Moving

“I’m moving again,” I said, sitting on a tall stool in my dad’s kitchen

“Again!? Jeez LOU-ise!” My eight-year-old brother Jack responded, wasting no opportunity to lay on the drama.

It was not an unreasonable reaction. Since I left my parents house in 2008, I’ve moved too many times to bother with counting. I’ve lived in a double wide trailer posing as a freshman dorm, a spare room in my friend’s mom’s house, a big crappy white house off Broadway with four 18-year-old-boys, a tent in the backyard of the Poison Lawn with my then boyfriend, an airstream camper at a NC farm, a drafty barn loft, a backyard shed, a random assortment of structures posing as homes and a handful more actual houses full of friends scattered across Knoxville like dry beans over the kitchen floor. Point being: I’m pretty familiar with this moving thing.

In the last year-and-a-half, I have moved six more times (an average of once every two months). I moved out of the little white house on E. 5th Avenue where I’d managed to stay for three whole years (the longest time I’ve lived anywhere as an adult) and across the country to Boise, Idaho where I landed in a backyard shed with my then partner. I should say: my abusive-alcoholic partner, although these are not things I was awake to at the time.

From there we upgraded to a boxcar with a wood stove dropped in the hill country some 30 miles outside Boise city limits. It was breathtaking beauty and the terror of isolation and the comfort of wildness distilled into one place, mixed up with snow despair and pine needles and gumption.

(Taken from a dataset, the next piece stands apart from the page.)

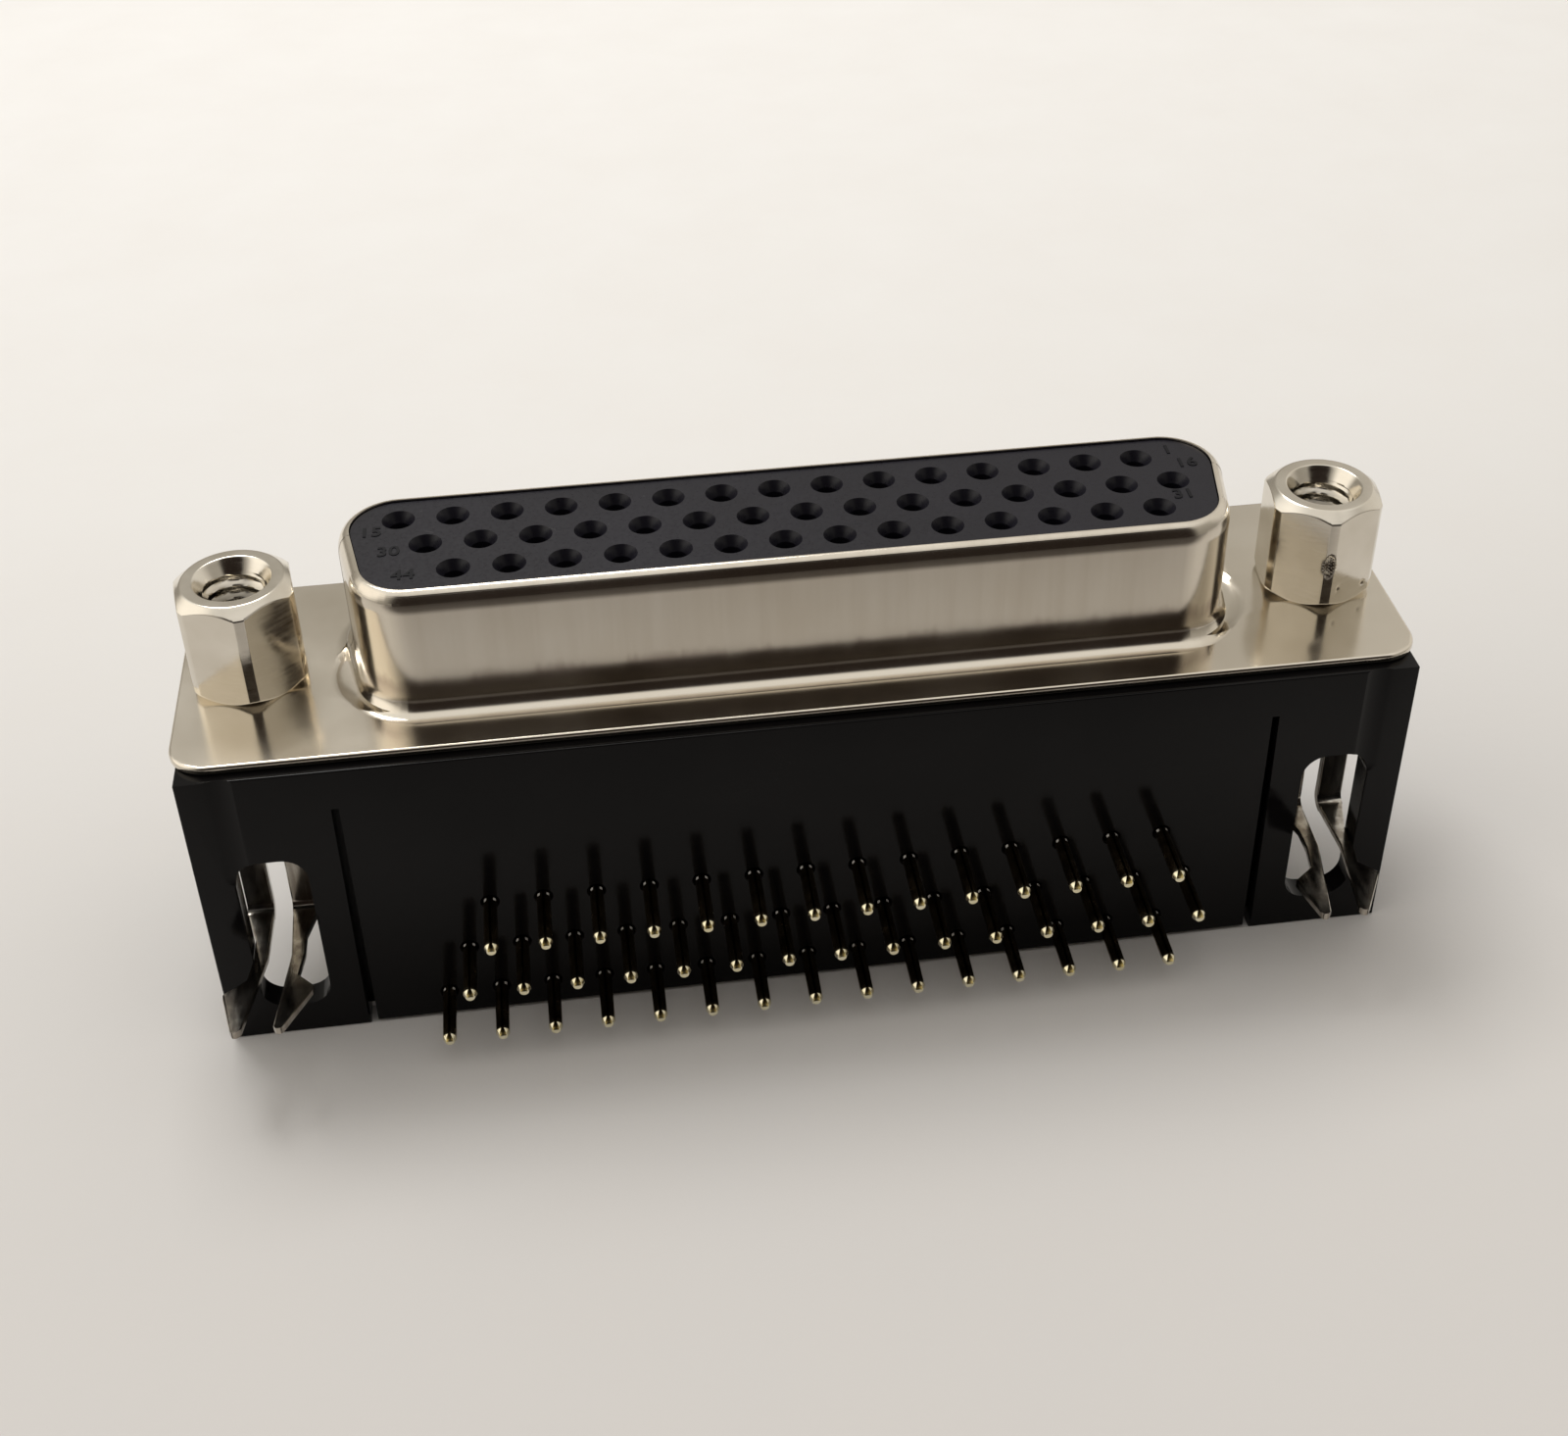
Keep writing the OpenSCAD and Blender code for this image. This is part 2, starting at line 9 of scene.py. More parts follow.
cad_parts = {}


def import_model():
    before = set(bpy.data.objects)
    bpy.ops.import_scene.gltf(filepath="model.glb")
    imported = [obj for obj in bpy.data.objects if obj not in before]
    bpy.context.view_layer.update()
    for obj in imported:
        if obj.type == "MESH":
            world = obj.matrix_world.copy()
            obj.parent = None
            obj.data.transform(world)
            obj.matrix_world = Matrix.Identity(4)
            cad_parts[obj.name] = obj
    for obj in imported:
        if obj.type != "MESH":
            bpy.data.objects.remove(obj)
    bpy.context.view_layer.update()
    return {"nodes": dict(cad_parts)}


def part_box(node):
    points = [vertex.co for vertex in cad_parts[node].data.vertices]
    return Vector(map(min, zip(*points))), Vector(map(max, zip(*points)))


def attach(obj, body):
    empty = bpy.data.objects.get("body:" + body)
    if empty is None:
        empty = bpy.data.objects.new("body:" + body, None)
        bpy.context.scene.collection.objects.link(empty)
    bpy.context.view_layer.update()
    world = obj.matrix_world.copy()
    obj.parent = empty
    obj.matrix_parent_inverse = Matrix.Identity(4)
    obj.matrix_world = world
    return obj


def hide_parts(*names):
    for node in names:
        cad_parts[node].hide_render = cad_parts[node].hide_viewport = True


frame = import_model()
nodes = frame["nodes"]
root = bpy.context.scene.collection
MM = 0.001

# ---- places, read from the frame ----

shell_low, shell_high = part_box("front_shell")
lock_low, lock_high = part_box("screwlock_right")

SHELL_RISE = 5.9 * MM
FLANGE_Z = shell_high.z - SHELL_RISE      # front of the flange
LOCK_TOP = lock_high.z - FLANGE_Z         # height of the screwlocks above it
RIM_Z = shell_high.z                      # top of the D
FACE_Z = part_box("front_insulator")[1].z   # face of the insulator
SCREW_X = (lock_low.x + lock_high.x) / 2
BOARD_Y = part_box("housing")[0].y          # the face that meets the circuit board
PLATE_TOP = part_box("tail_plate")[1].z     # where the tail plate meets the bar
TAIL_TIP_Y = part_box("contact_01")[0].y
PITCH = 2.29 * MM                         # contacts along a row


# ---- node helpers ----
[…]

When we first went there, I sat in the pine duff and between my feet I found that I was staring at a shard of a porcelain statue of the Virgin Mary. In the writing of the story of my life, a more romantic or barren location could not have been chosen in which to play out this chapter. In the middle of the winter I discovered I was pregnant, woke up to my situation, and left.

I drove back to Knoxville in time for February, the starving month. I spent that month at my mother’s house, allowing my body to begin the process of re-learning what it means to be safe before moving out to a grey rental just across the Tennessee River. It was a holding room, a place to wait on the outskirts of my real life while until I was ready to make a full re-entry.

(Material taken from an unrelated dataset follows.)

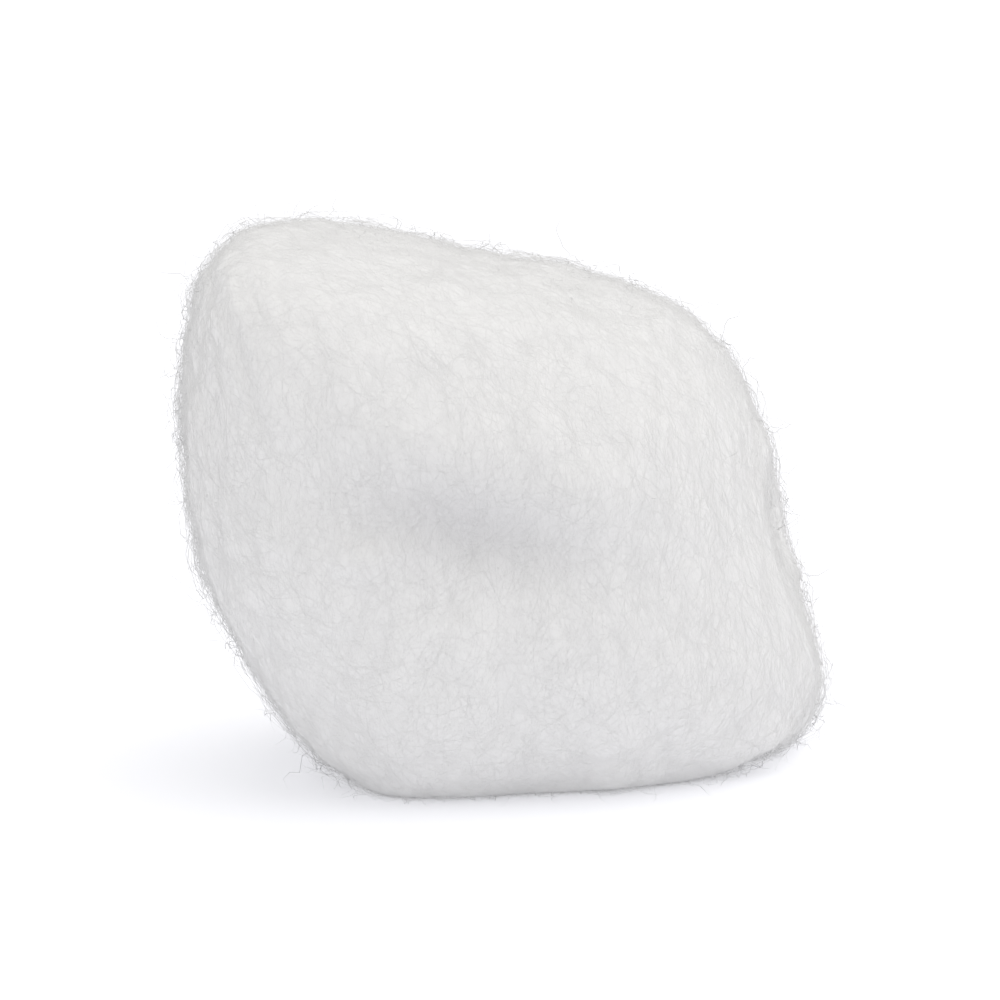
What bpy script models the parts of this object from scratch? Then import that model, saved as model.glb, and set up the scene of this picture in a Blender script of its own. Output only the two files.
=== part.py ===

In that first rental house we didn’t even have a couch for three months and on the day I brought Joseph home from the hospital, I found a handmade card on the dining room table that said my roommate wanted to leave. I reacted so powerfully to this new un-safeness that I couldn’t even talk about it for a number of days. Not to anyone, and when I finally did it was mixed up with a whole lot of tears on the couch I’d finally bought for $25 from Am Vets.

So, I scrambled frantically for a new place to live, and when Joseph was 8 weeks old I once again loaded the belongings that were no longer only mine, but ours, into the back of the car and moved us deeper into the county south of the river, setting up residence in the attic bedroom of a beautiful historic farmhouse in a place where the stars still come out at night. It was and is owned by the most genuine and giving woman a person could hope to know, and whose three-year-old daughter became Joseph’s first idol.

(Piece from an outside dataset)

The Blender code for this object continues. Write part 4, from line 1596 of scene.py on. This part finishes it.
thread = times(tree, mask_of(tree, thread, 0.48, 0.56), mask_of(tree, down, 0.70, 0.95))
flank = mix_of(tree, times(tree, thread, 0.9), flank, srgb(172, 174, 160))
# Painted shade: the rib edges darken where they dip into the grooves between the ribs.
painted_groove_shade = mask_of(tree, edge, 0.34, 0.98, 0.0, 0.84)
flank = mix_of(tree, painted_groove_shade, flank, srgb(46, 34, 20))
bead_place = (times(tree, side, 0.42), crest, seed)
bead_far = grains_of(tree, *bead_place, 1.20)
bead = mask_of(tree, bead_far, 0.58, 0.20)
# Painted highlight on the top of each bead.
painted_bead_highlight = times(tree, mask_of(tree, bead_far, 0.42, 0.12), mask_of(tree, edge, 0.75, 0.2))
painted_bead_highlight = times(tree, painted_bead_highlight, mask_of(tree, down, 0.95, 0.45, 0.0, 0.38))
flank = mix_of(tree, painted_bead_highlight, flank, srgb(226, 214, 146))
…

When I landed there I was welcomed so completely and so without justification that I actually suffered from imposter syndrome. Why do they treat me with such kindness? They must be mistaken. No one who really knows me would treat me this well. But we passed the winter together, stoking the wood stove, and over time I came to believe that at last I really was safe, I really was welcome, and it wasn’t a mistake.

But then I chose to move again.

Finally, after so much running away from, after so much frantic scrambling just to provide a stable and safe home in which to sleep, after so many floors dropped out from under me, I am moving from a safe loving home into another safe loving home.

This is an amazing position to be in, and I need to name that many people will never experience the place that I am right now. While I am trying to understand my own experiences of not being safe I have to remember that every day there are hundreds of tiny unsafenesses that I do not have to experience simply because I am white, because I am straight, because I am temporarily able bodied, because I am young, the list goes on. This is just to say: I see the privilege from which I speak.

The house I moved in to belongs to one of my very best friends, Rose. She bought it in a moment of incredible courage and belief in the possibility of intentional, loving, committed community and – joy of joys – asked if Joseph and I would join her in seeking it.

This is how we found ourselves, just this morning, talking to each other through an open doorway, both of us covered in splotches of primer and paintbrushes in hand. There is something to this act of painting a room: it is a certain kind of commitment, and a willingness to do the hard unpleasant messy work to make it into what you need.